= STATED TASK =
Return all lines from the listing below in which the string "that" occurs.

Object data in JSON:
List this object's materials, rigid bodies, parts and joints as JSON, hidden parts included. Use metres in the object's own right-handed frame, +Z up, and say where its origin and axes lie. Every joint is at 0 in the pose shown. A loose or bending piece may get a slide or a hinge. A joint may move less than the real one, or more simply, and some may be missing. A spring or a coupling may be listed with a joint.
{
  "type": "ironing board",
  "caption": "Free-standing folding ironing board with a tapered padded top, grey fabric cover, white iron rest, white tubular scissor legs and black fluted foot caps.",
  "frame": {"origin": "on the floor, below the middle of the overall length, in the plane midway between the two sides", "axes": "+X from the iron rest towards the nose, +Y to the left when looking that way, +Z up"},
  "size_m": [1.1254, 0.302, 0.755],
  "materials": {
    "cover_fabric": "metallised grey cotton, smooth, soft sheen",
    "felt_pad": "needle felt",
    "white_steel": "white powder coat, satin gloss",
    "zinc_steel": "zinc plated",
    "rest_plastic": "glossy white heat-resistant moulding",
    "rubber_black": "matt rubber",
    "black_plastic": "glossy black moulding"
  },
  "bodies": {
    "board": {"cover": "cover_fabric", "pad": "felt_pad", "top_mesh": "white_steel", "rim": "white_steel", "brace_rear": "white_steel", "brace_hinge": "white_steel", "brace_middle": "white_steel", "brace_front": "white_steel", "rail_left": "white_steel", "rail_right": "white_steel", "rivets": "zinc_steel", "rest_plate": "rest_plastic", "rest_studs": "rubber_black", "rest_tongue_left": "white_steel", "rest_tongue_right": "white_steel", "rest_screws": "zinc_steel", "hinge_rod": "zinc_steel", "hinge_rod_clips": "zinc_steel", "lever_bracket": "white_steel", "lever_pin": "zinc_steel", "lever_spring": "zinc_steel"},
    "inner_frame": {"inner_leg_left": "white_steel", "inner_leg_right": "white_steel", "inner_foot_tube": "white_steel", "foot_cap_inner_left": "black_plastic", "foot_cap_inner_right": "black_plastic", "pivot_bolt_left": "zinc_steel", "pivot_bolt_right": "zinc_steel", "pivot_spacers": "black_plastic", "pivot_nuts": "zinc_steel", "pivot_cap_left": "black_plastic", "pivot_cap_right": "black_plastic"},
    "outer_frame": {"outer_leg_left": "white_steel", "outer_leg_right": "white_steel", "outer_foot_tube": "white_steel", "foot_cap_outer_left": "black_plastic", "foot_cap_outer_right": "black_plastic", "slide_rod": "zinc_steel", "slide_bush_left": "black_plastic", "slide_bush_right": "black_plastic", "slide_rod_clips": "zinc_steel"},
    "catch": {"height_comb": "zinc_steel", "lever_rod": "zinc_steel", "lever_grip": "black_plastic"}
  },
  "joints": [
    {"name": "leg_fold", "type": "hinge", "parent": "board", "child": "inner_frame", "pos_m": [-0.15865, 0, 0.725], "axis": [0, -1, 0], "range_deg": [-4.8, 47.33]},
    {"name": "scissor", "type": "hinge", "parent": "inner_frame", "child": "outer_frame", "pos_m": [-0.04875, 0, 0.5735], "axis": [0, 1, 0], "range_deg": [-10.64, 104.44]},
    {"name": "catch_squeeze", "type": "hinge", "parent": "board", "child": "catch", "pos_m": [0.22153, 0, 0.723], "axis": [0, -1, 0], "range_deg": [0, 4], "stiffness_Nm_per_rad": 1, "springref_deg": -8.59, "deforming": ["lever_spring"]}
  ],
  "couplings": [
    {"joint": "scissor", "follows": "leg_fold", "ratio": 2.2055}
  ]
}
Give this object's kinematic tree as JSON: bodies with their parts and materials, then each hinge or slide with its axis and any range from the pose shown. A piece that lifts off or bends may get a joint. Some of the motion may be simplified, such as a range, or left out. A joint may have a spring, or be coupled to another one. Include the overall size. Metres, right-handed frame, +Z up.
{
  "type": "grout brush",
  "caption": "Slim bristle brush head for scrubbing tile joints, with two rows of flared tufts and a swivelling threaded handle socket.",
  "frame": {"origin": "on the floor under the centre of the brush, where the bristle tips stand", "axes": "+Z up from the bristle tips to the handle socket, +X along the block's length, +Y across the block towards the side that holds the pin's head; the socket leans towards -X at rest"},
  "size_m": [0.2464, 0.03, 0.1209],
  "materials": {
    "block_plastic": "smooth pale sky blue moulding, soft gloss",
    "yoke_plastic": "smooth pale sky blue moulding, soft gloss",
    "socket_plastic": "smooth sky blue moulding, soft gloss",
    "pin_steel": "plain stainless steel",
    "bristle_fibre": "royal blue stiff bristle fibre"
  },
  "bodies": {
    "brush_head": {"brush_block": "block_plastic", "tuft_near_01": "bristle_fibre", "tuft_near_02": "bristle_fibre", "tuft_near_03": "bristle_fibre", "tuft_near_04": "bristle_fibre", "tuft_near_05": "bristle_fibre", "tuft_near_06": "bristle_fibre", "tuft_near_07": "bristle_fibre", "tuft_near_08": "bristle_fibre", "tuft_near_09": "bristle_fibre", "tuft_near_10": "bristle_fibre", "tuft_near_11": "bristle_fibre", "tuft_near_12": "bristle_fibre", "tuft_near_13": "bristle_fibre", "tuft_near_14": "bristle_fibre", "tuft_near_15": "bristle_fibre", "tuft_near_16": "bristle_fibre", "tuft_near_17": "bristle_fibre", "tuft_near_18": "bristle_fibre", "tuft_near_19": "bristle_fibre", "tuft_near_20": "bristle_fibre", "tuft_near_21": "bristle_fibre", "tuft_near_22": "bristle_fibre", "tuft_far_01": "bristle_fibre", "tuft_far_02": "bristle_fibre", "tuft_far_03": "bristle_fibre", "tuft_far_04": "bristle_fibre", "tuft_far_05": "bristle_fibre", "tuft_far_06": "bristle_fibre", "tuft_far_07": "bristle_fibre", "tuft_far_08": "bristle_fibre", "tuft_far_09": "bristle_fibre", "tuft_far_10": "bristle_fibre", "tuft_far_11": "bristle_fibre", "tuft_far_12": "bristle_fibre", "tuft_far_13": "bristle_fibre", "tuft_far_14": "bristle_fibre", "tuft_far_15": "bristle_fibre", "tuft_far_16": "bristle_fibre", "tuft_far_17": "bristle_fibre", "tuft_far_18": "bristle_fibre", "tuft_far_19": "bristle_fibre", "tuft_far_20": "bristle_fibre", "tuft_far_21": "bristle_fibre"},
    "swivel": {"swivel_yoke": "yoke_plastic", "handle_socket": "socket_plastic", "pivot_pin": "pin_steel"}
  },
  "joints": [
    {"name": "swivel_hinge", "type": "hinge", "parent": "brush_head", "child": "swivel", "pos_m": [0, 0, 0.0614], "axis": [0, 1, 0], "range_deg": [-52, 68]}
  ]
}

* * *

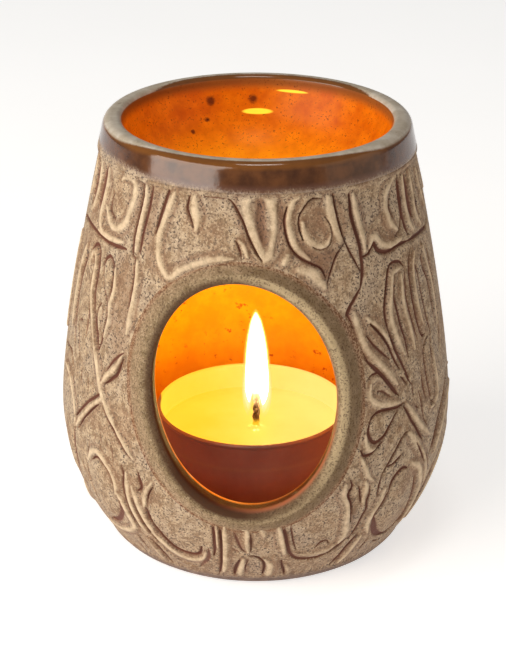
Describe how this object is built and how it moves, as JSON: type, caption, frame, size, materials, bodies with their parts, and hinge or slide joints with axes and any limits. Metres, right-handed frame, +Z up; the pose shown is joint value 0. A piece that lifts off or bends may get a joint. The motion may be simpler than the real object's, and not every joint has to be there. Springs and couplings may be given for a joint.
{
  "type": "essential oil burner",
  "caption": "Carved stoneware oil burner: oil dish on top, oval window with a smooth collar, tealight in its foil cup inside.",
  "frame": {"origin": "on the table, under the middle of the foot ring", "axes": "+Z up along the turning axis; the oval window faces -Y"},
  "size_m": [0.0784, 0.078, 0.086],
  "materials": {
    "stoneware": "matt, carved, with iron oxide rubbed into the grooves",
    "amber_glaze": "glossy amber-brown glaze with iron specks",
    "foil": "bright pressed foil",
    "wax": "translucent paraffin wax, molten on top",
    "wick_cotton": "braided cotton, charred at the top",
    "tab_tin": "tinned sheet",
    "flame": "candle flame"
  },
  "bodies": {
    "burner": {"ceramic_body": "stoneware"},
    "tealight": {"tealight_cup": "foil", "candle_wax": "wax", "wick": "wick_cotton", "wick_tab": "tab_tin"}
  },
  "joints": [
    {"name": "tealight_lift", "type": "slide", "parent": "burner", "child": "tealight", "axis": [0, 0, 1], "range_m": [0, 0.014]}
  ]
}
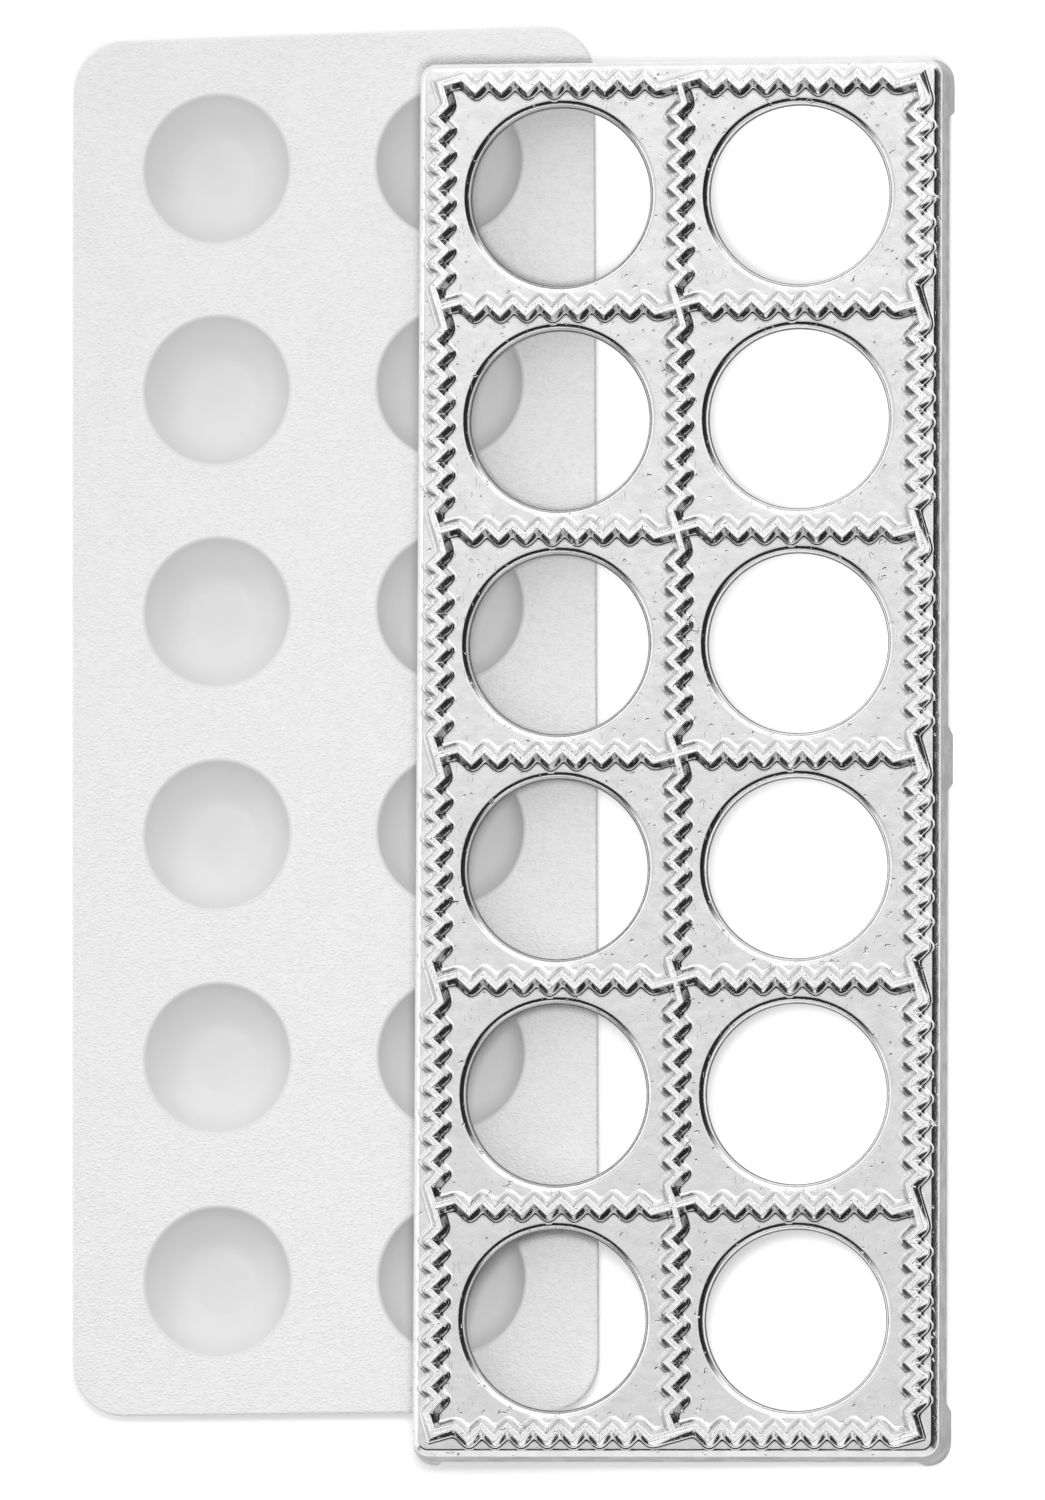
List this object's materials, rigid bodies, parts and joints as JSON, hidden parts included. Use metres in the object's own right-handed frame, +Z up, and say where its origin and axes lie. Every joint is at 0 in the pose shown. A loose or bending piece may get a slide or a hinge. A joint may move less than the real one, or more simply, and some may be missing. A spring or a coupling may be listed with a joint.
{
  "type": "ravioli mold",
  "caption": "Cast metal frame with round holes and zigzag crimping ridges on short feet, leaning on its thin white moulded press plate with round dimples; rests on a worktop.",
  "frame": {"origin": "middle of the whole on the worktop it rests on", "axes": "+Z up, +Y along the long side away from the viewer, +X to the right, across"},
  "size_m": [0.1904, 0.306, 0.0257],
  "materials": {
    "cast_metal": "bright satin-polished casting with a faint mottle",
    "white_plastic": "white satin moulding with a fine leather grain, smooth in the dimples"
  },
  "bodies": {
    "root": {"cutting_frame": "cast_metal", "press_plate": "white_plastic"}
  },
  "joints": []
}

==

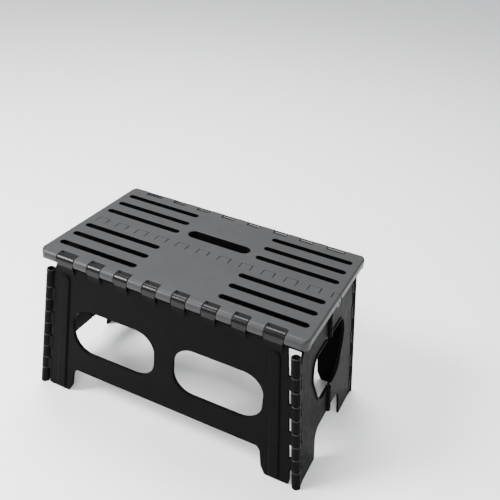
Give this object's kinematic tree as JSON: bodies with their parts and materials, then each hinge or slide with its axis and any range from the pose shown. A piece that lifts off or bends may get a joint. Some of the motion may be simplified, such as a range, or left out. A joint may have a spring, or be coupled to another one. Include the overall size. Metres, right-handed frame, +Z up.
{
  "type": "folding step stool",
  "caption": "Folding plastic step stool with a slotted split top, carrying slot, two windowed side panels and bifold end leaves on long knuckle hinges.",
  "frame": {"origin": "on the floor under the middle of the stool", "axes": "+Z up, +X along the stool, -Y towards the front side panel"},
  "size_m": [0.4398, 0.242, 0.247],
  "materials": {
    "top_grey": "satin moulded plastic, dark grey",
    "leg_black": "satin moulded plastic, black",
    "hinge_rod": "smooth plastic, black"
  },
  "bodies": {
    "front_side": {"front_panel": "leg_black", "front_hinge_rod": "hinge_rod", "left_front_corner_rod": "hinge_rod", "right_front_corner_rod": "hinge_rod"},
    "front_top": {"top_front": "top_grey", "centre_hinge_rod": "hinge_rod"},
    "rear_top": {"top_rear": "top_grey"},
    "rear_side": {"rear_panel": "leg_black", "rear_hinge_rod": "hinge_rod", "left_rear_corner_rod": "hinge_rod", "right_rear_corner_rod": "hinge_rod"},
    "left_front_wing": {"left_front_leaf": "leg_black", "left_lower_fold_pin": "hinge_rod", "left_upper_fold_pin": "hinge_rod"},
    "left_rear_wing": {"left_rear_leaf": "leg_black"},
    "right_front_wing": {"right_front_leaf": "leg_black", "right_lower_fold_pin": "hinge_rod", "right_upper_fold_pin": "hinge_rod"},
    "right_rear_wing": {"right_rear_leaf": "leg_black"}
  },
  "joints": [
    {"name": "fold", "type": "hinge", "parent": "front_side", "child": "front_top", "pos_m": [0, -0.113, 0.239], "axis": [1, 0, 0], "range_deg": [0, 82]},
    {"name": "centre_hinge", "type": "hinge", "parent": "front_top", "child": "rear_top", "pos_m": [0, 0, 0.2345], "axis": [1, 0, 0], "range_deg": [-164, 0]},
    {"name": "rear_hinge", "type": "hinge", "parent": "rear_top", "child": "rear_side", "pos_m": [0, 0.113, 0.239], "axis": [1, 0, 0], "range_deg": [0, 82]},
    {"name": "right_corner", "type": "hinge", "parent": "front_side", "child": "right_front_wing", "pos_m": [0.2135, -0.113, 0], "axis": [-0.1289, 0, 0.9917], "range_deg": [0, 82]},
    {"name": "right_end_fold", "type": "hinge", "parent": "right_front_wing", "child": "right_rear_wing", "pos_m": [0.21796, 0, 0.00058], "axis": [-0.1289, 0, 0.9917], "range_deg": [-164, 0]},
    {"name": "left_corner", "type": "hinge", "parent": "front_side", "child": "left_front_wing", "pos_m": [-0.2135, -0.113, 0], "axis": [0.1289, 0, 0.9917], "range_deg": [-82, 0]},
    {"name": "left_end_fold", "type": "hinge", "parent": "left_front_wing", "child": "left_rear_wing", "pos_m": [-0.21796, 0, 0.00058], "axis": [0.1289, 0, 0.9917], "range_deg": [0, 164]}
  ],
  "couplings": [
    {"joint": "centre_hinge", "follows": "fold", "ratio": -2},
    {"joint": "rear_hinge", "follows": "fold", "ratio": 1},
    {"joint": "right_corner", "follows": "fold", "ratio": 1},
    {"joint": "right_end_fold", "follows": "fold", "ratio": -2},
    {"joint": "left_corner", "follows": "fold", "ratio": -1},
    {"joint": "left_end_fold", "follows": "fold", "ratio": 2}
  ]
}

= OUTPUT BELOW =
  "frame": {"origin": "on the floor, below the middle of the overall length, in the plane midway between the two sides", "axes": "+X from the iron rest towards the nose, +Y to the left when looking that way, +Z up"},
Give this object's kinematic tree as JSON: bodies with their parts and materials, then each hinge or slide with its axis and any range from the pose shown. A piece that lifts off or bends may get a joint. Some of the motion may be simplified, such as a range, or left out. A joint may have a spring, or be coupled to another one. Include the overall size. Metres, right-handed frame, +Z up.
  "frame": {"origin": "on the floor under the centre of the brush, where the bristle tips stand", "axes": "+Z up from the bristle tips to the handle socket, +X along the block's length, +Y across the block towards the side that holds the pin's head; the socket leans towards -X at rest"},
Describe how this object is built and how it moves, as JSON: type, caption, frame, size, materials, bodies with their parts, and hinge or slide joints with axes and any limits. Metres, right-handed frame, +Z up; the pose shown is joint value 0. A piece that lifts off or bends may get a joint. The motion may be simpler than the real object's, and not every joint has to be there. Springs and couplings may be given for a joint.
Give this object's kinematic tree as JSON: bodies with their parts and materials, then each hinge or slide with its axis and any range from the pose shown. A piece that lifts off or bends may get a joint. Some of the motion may be simplified, such as a range, or left out. A joint may have a spring, or be coupled to another one. Include the overall size. Metres, right-handed frame, +Z up.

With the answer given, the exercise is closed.